The calibration system 300 may receive information uploaded by the user and without any input from a vehicle. The user may capture reference images of a designated area. The user may use any device capable of capturing images of the designated area. For example, the user may use a smartphone, digital camera, etc.
The user may capture one or more reference images of the designated area to train a neural network. The server 330 may be configured with instructions to train the neural network using the uploaded reference images. In some examples, to train the neural network more accurately, the calibration system 300 may require multiple images of the same area at different angles. The user may direct the image capturing device 370 to various angles of the designated area. In
The user may angle the image capturing device 370 such that they capture the potential images that may be captured by a vehicle parked in the designated area. For example, the user may capture reference images that would mirror the perspective of a vehicle parked with the front end in. As another example, the user may capture reference images that would mirror the perspective of a vehicle parked with the back end in.
In some embodiments, the image capturing device 370 may be equipped with an application that provides instructions or suggestions to the user as the reference images are captured. For example, the device may be a cell phone with a mobile application that provides feedback to the user regarding the photo quality of the reference images, such as “Image #3 is too dark” or “Is Image #3 blurry?”. In some examples, the device may be equipped with an application that allows for the reference images to be sorted as they are captured. For example, the device may be a cell phone with a mobile application that groups the uploaded reference images based on metadata, such as geotags, of the photographs.
The embedding may contain high-level features to help form the mapping of the designated area. The more features captured by the user, the more robust the mapping will be with more fine feature variations. The user may take multiple variations of these perspectives to account for differences in vehicles, such as varying vehicle sizes or vehicle camera placement. In some examples, these variations may include capturing the images from a higher or lower perspective.
Reference images may be uploaded to the central server 330. The system may create an embedding for each reference image uploaded to the server. The embeddings may deconstruct the reference images into their simplest attributes, such as features within the reference images. The embeddings may be a representation of these features within the reference image. Features may be a parking spot number, signage, shrubbery, structures of the building, etc. The embeddings may be translated into a numerical or alpha-numerical representation of the features of the image.
The server 330 may be equipped with or communicate with a convolutional neural network (CNN) model to build the embeddings, such as MobileNetV2, ResNet, GPipe, EfficientNet, or other comparable programs. The CNN model may automatically generate a unique embedding for each reference image. The server 330 may adjust the number of parameters analyzed in the images. The more parameters analyzed, the more accurate or detailed the embeddings may be. For images that are largely similar, it may be necessary for the server 330 to automatically increase the number of parameters to distinguish the nuances between the reference images. In some examples, the user may manipulate the number of parameters analyzed by the CNN model.

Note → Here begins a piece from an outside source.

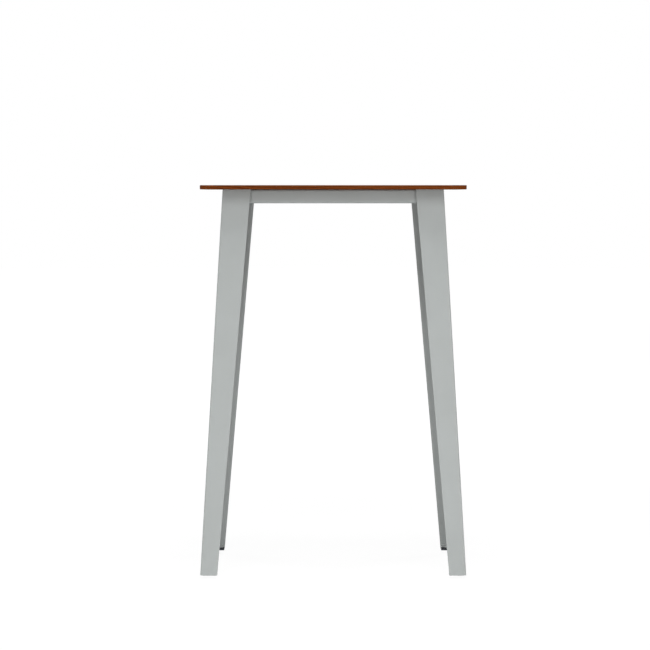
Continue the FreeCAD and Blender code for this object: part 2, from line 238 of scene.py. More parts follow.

The server 330 may collect the reference images into an embedding network or dictionary. The embedding network may store the reference images and the embeddings associated with the reference images. The embedding network may associate additional metadata with the reference images, such as time, geo-location and date captured. The embedding network may be further indexed based on similar features or associated geographic locations, described more fully herein. As described more fully below, this organization of the embedding network may facilitate a more efficient vehicle location system, as the system may only consider a portion of embeddings of the network that contain similar features to the real-time image. As a result, the embedding network may conserve time and computer resources.

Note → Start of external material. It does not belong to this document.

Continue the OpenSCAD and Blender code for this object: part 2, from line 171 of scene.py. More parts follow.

The server 330 may organize the embeddings together based on similar features. For example, the CNN model may use an algorithm to cluster together embeddings of reference images with similar or identical features and determine that the reference images were taken at the same geographic location. This may facilitate faster processing of the embeddings when comparing real-time images, such that only a handful of images would need to be analyzed based on detected features in the real-time image.
The calibration system 300 may receive feedback from the user regarding the accuracy of the groupings, and in response the association of reference images may be adjusted. For example, a user may review the automatic groupings and change what geographic location a group of reference images are associated with.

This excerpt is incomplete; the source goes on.